The preacher read some of the very statements that fell from his mouth before he died. On Monday, January 18th, a few hours before he died, he did not seem so well in the afternoon. His daughter asked him if he thought he would get better. He said, “I don’t know.” Asked if God was good to him he replied, “Very. Precious! Precious!” He repeated two lines of a hymn and said, “Bless the Lord, O my soul.” Again in the evening he said, “Blessed Jesus!” and then added, “God is faithful.” Later on he said, “The blessing of the Lord maketh rich.” They have no sorrow.” These were his last words, and he quietly and peacefully passed away at twenty-five minutes past two, without a sigh, struggle, or groan.
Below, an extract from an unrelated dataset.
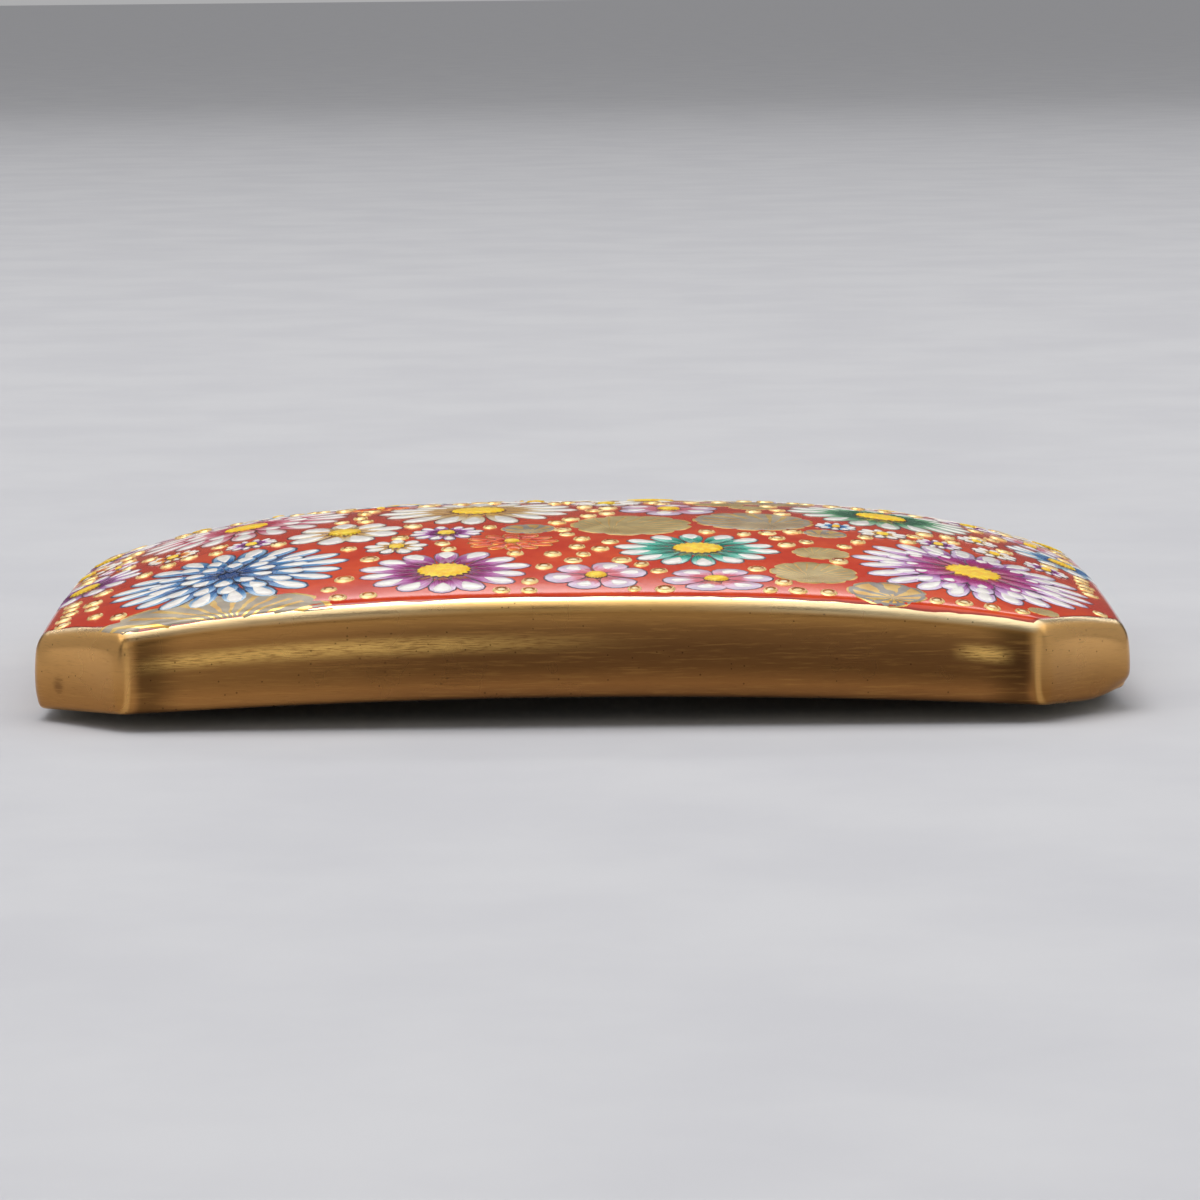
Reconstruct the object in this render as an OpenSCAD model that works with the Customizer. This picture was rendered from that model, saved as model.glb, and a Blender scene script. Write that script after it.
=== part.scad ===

A short prayer concluded the service, and a procession was formed to the grave. The coffin was deposited in a brick grave, close to the right wall of the chapel porch. Mr. Hemington pronounced, “Dust to dust,” &c., and Mr. Oldfield said a few words in concluding the sad service.
John Warburton Jr.(1815-1892) was a Strict and Particular Baptist preacher. He was the youngest of ten children belonging to John Warburton (1776-1857) of Zion, Trowbridge. For fifty years John Jr. served as pastor for the church meeting at Southill, Bedfordshire.